Police Scotland ridiculed after officer snapped on swing



POLICE Scotland have been ridiculed after a photograph was posted online clearly showing a uniformed officer playing on a makeshift rope swing.

The image taken yesterday shows a male officer, smiling away, as he swings on a piece of orange rope attached to a tree in Torry, Aberdeen.

Another officer, also wearing his full Police Scotland uniform, is also shown watching on while his colleague plays.

The officers had been called out to investigate concerns over kids playing on the swing.

The image was shared by a surprised onlooker yesterday who wrote: “Pictured in Aberdeen today, police enjoying a bit of down time.”

It is understood Police Scotland were called out to the area after receiving calls from concerned locals about kids playing near a construction site.

Another picture shows officers moving the children on from the swing – before deciding to test it out for themselves.

It was then taken down before the officers, according to locals, drove the children back to their homes, allowing them to wear their police hats on the way.

Onlookers said the officers moved children on before having a go themselves.


But a spokeswoman for the Scottish Conservatives said: “Taxpayers will be dismayed that police officers are playing on swings when they should be out keeping our streets safe.

“What kind of example does this set to others? It highlights a police force in utter chaos.

“The Scottish Conservatives are the only strong party to hold the SNP to account on their soft touch approach to justice in Scotland.”

The post has received hundreds of likes, with many users taking to the image to ridicule Police Scotland.

One user wrote: “That’s not down time, he’s in the police helicopter looking for crime.

“Afterwards they ran back to their treehouse headquarters shouting “NEE NAW! NEE NAW!” and farted into their walkie talkies.”

One said: “Requesting urgent backup. PC McCloud has uncovered a major crime swing-dicate”

And another wrote: “If they’re anything like their Glaswegian counterparts then they’re probably waiting for some 10 year old kids to come along so they can pat them down and aggressively question their motives for being out the house.”

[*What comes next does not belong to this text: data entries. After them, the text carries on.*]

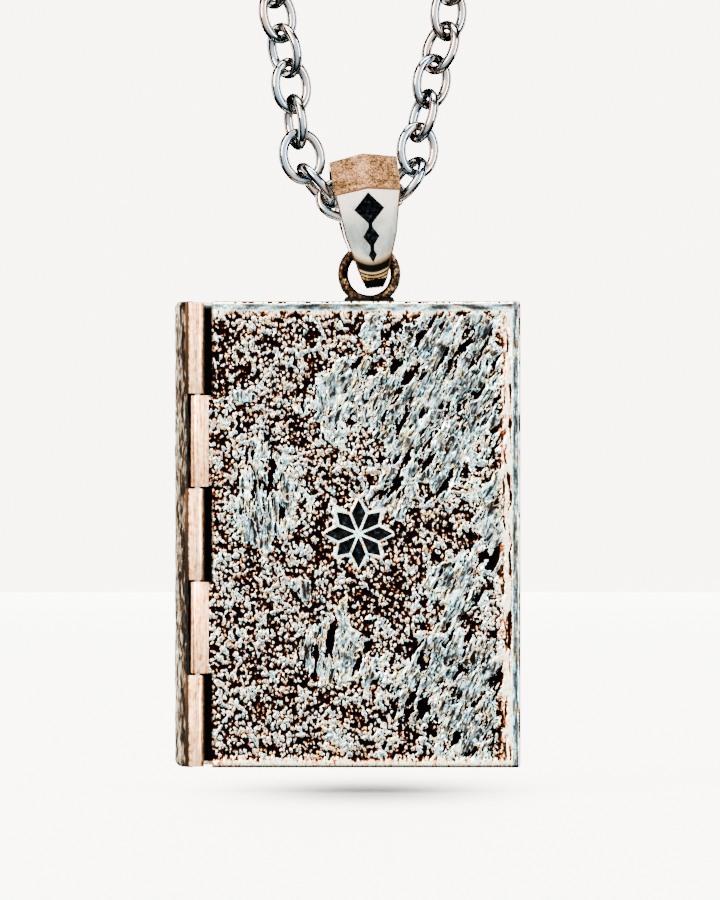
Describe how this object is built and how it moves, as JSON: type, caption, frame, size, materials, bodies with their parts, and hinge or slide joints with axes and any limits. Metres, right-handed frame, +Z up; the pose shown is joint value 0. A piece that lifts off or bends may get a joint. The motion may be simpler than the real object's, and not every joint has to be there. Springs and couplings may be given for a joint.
{
  "type": "book locket necklace",
  "caption": "Silver locket shaped like a closed book with a hinged front cover, hung from a tapered bail on a steel cable chain.",
  "frame": {"origin": "middle of the nape, where the clasp lies and the necklace hangs from", "axes": "+Z up, +Y towards the back of the neck, +X to the viewer's right; the locket faces -Y"},
  "size_m": [0.1046, 0.1035, 0.1704],
  "materials": {
    "cast_silver": "cast and oxidised, bright on the high places",
    "pin_silver": "drawn wire",
    "bail_silver": "polished front, matt cast top",
    "chain_steel": "polished"
  },
  "bodies": {
    "chain": {"chain_left": "chain_steel", "chain_right": "chain_steel", "clasp": "chain_steel"},
    "bail": {"bail": "bail_silver"},
    "book": {"book_body": "cast_silver", "hinge_pin": "pin_silver"},
    "cover": {"front_cover": "cast_silver"}
  },
  "joints": [
    {"name": "bail_swing", "type": "hinge", "parent": "chain", "child": "bail", "pos_m": [-0.00022, -0.098, -0.125], "axis": [0.9942, 0.0523, 0.094], "range_deg": [-45, 45]},
    {"name": "pendant_sway", "type": "hinge", "parent": "bail", "child": "book", "pos_m": [0, -0.098, -0.1306], "axis": [0, 1, 0], "range_deg": [-30, 30]},
    {"name": "cover_hinge", "type": "hinge", "parent": "book", "child": "cover", "pos_m": [-0.0129, -0.1012, -0.1502], "axis": [0, 0, -1], "range_deg": [0, 105]}
  ]
}
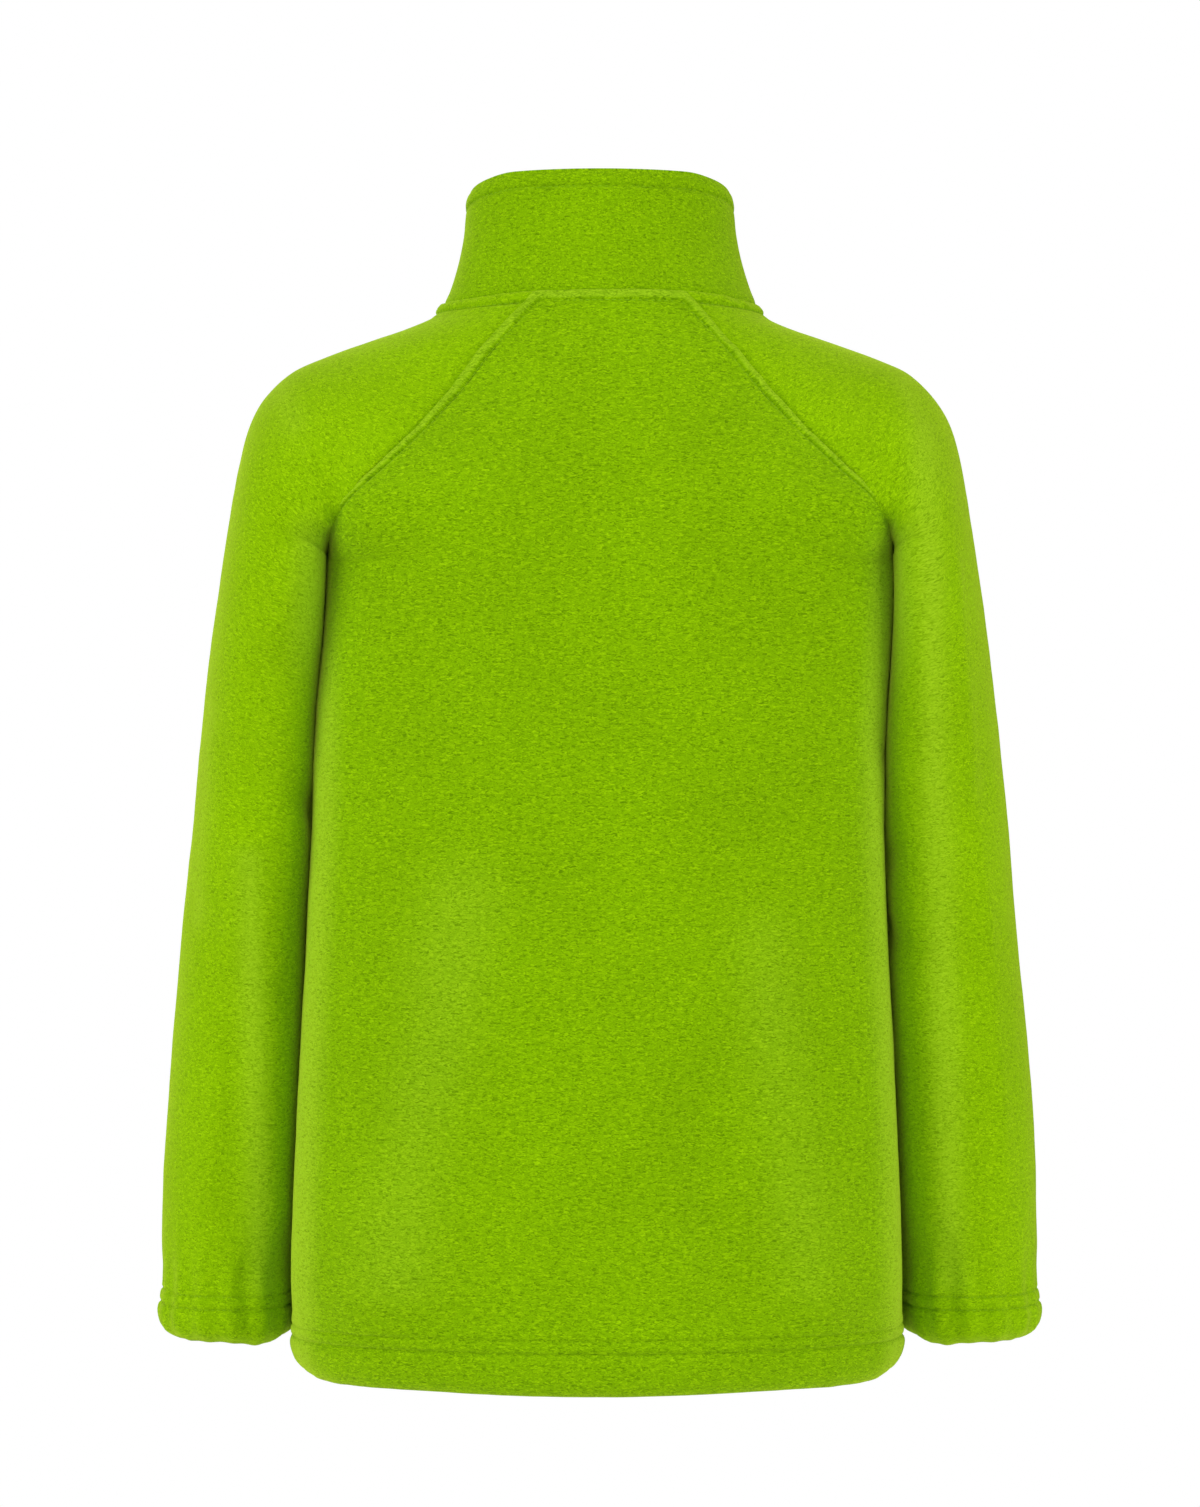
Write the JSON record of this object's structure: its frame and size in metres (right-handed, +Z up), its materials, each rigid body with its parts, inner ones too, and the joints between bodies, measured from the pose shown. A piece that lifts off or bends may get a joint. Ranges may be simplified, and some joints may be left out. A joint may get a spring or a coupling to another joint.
{
  "type": "fleece jacket",
  "caption": "A child's lime green fleece jacket with raglan sleeves, a stand collar, a full front zip, a turned-up hem and gathered cuffs, filled out and hollow.",
  "frame": {"origin": "the middle of the neck opening between the shoulders, level with the shoulder tops", "axes": "+Z up, -Y out of the front with the zip, +X to the wearer's left"},
  "size_m": [0.4472, 0.2154, 0.5933],
  "materials": {
    "fleece": "brushed polyester pile, lime green, matt with a pale sheen at its edges",
    "zip_tape": "woven polyester tape, lime green",
    "zip_plastic": "moulded acetal, dyed lime green",
    "zip_slider_metal": "die-cast zinc with a lime green lacquer"
  },
  "bodies": {
    "jacket": {"back": "fleece", "front_left": "fleece", "front_right": "fleece", "sleeve_left": "fleece", "sleeve_right": "fleece", "collar": "fleece", "zip_tape_left": "zip_tape", "zip_tape_right": "zip_tape", "zip_chain": "zip_plastic", "zip_box": "zip_plastic", "zip_slider": "zip_slider_metal"},
    "pull_tab": {"zip_pull": "zip_slider_metal"}
  },
  "joints": [
    {"name": "pull_swing", "type": "hinge", "parent": "jacket", "child": "pull_tab", "pos_m": [0, -0.05274, 0.02401], "axis": [-1, 0, 0], "range_deg": [0, 165]}
  ]
}
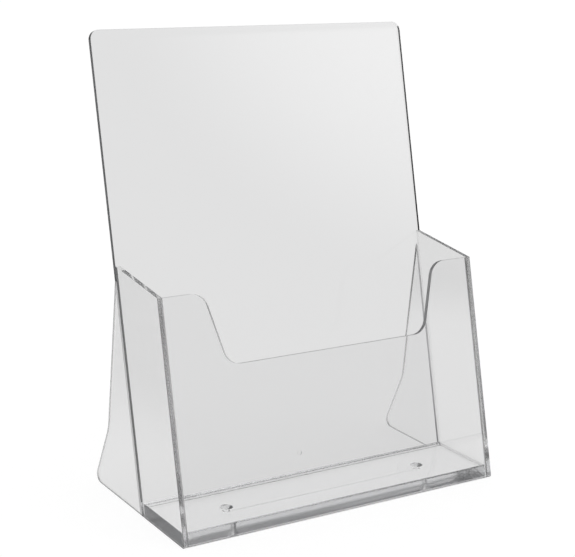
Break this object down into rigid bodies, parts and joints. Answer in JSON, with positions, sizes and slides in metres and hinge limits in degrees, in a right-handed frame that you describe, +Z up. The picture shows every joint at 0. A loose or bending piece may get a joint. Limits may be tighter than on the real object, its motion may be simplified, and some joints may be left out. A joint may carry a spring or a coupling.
{
  "type": "brochure rack",
  "caption": "Clear tabletop brochure rack with a leaning back, a low front panel with a wide thumb cut-out, and rear support wings.",
  "frame": {"origin": "centre of the whole rack's footprint box, on the surface it stands on", "axes": "+Z up, the front panel faces -Y, +X is to the right as seen from the front"},
  "size_m": [0.231, 0.1318, 0.2859],
  "materials": {
    "clear_plastic": "clear polished cast acrylic sheet"
  },
  "bodies": {
    "root": {"back_panel": "clear_plastic", "front_panel": "clear_plastic", "floor_panel": "clear_plastic", "left_side_panel": "clear_plastic", "right_side_panel": "clear_plastic", "left_support_wing": "clear_plastic", "right_support_wing": "clear_plastic"}
  },
  "joints": []
}
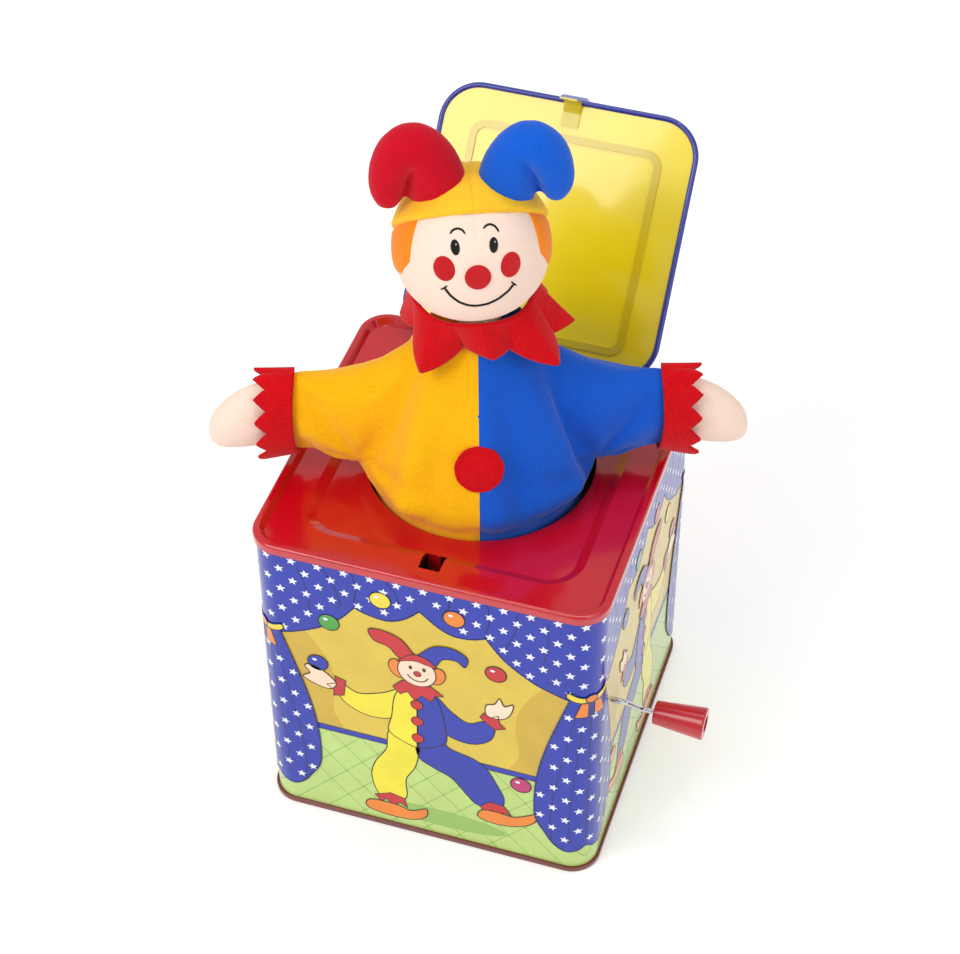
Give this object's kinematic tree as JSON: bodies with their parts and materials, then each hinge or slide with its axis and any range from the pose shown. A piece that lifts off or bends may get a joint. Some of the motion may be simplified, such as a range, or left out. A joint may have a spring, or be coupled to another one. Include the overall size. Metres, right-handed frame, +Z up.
{
  "type": "jack in the box",
  "caption": "Tinplate box with a side crank and a hinged lid, and a soft clown puppet that springs up through the round opening when the lid is released.",
  "frame": {"origin": "middle of the underside of the box, on the plane that it stands on", "axes": "+X to the crank side, +Y to the hinge side, +Z up"},
  "size_m": [0.2048, 0.201, 0.3119],
  "materials": {
    "tin_print": "gloss",
    "tin_red": "gloss",
    "tin_brown": "gloss",
    "tin_plain": "satin",
    "tin_yellow": "gloss",
    "tin_blue": "gloss",
    "steel": "satin",
    "spring_steel": "satin",
    "brass": "satin",
    "knob_red": "gloss",
    "turned_wood": "satin",
    "plush_yellow": "matte",
    "plush_blue": "matte",
    "plush_red": "matte",
    "plush_skin": "matte",
    "plush_orange": "matte",
    "felt_red": "matte"
  },
  "bodies": {
    "box": {"wall_shell": "tin_print", "bottom_rim": "tin_brown", "bottom_panel": "tin_plain", "top_rim": "tin_red", "top_panel": "tin_red", "hinge_leaf": "tin_red", "hinge_pin": "steel", "hinge_rivets": "steel", "movement_frame": "steel", "comb": "spring_steel", "comb_screws": "steel", "crank_bush": "brass", "latch_bracket": "steel", "latch_pin": "steel", "spring_cup": "tin_plain", "spring": "spring_steel", "robe_hoop": "spring_steel", "robe_left": "plush_yellow", "robe_right": "plush_blue", "robe_button": "felt_red"},
    "lid": {"lid_panel": "tin_yellow", "lid_rim": "tin_blue", "catch_tab": "tin_yellow", "lid_hinge_leaf": "tin_blue", "lid_rivets": "steel"},
    "puppet": {"neck_plug": "turned_wood", "head": "plush_skin", "hat_cap": "plush_yellow", "hair_band": "plush_orange", "horn_red": "plush_red", "horn_blue": "plush_blue", "nose": "felt_red", "collar": "felt_red", "sleeve_left": "plush_yellow", "sleeve_right": "plush_blue", "cuff_left": "felt_red", "cuff_right": "felt_red", "hand_left": "plush_skin", "hand_right": "plush_skin"},
    "crank": {"crank_wire": "steel", "crank_pinion": "brass", "crank_clip": "spring_steel", "knob_retainer": "spring_steel"},
    "knob": {"crank_knob": "knob_red"},
    "cylinder": {"pin_cylinder": "brass", "cylinder_arbor": "steel", "cylinder_gear": "brass", "trip_cam": "steel"},
    "latch": {"latch_lever": "spring_steel"}
  },
  "joints": [
    {"name": "lid_hinge", "type": "hinge", "parent": "box", "child": "lid", "pos_m": [0, 0.0565, 0.1543], "axis": [1, 0, 0], "range_deg": [0, 130.8]},
    {"name": "puppet_slide", "type": "slide", "parent": "box", "child": "puppet", "axis": [0, 0, 1], "range_m": [-0.182, 0], "stiffness_N_per_m": 40, "springref_m": 0.06, "deforming": ["spring", "robe_left", "robe_right", "robe_button", "sleeve_left", "sleeve_right", "cuff_left", "cuff_right", "hand_left", "hand_right"]},
    {"name": "crank_turn", "type": "hinge", "parent": "box", "child": "crank", "pos_m": [0.07, -0.048, 0.087], "axis": [1, 0, 0], "continuous": true},
    {"name": "knob_spin", "type": "hinge", "parent": "crank", "child": "knob", "pos_m": [0.095, -0.03265, 0.06695], "axis": [1, 0, 0], "continuous": true},
    {"name": "cylinder_turn", "type": "hinge", "parent": "box", "child": "cylinder", "pos_m": [0.024, -0.058, 0.09629], "axis": [1, 0, 0], "continuous": true},
    {"name": "latch_tilt", "type": "hinge", "parent": "box", "child": "latch", "pos_m": [0, -0.06, 0.12], "axis": [-1, 0, 0], "range_deg": [0, 7]}
  ],
  "couplings": [
    {"joint": "puppet_slide", "follows": "lid_hinge", "m_per_rad": -0.079715},
    {"joint": "cylinder_turn", "follows": "crank_turn", "ratio": -0.4}
  ]
}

Although many social media users criticised the officers, others saw the light side.

Tracy Marie Marr, who uploaded the images to Facebook, wrote: “I think it’s an absolutely brilliant picture, shows they have a different side to what people think.”

Debbie Thomson said: “Love it. These boys work so hard and under so much stress. A bit of light relief.”

And former officer Brian Wallace said: “I’ve just retired after 50 years work and not once did I get to go on the swing….Envy.”

The force came under fire last year after taking more than three days to attend to a car crash on the M9 – despite receiving an emergency call at the time of the incident.

Lamara Bell, 25, was forced to lay beside her dead boyfriend, John Yuill, 28 until police officers finally attended the scene near Bannockburn, Stirling.

The mother-of-two was placed in a medically induced coma after suffering a head injury, broken bones and kidney damage as a result of dehydration.

She died four days later at Queen Elizabeth University hospital in Glasgow.

It later emerged that the initial emergency call was not entered into Police Scotland’s system, prompting an urgent review into the force’s call-handling procedures.

Last month they were also criticised for sending 40 police officers and a police helicopter to a family home in Glasgow – after receiving a complaint about a dog biting another dog.

Audit Scotland revealed that complaints against Police Scotland last year soared by almost 45 per cent in last year.

Police Scotland today confirmed that the officers responded to safety concerns about children playing on a swing rope – by playing on the same rope.

Chief Inspector Graeme Mackie said: “Our officers responded to a report of concern from a member of the public on Tuesday regarding children playing on a makeshift swing in the Torry area.

“Police Scotland’s main priority is the safety of the public, and in this case our main priority was the safety of the children involved.

“Community policing often requires different ways of handling different situations, and on this occasion the officer in question engaged with the children in a light hearted manner as the situation required and the children involved responded very positively to this.”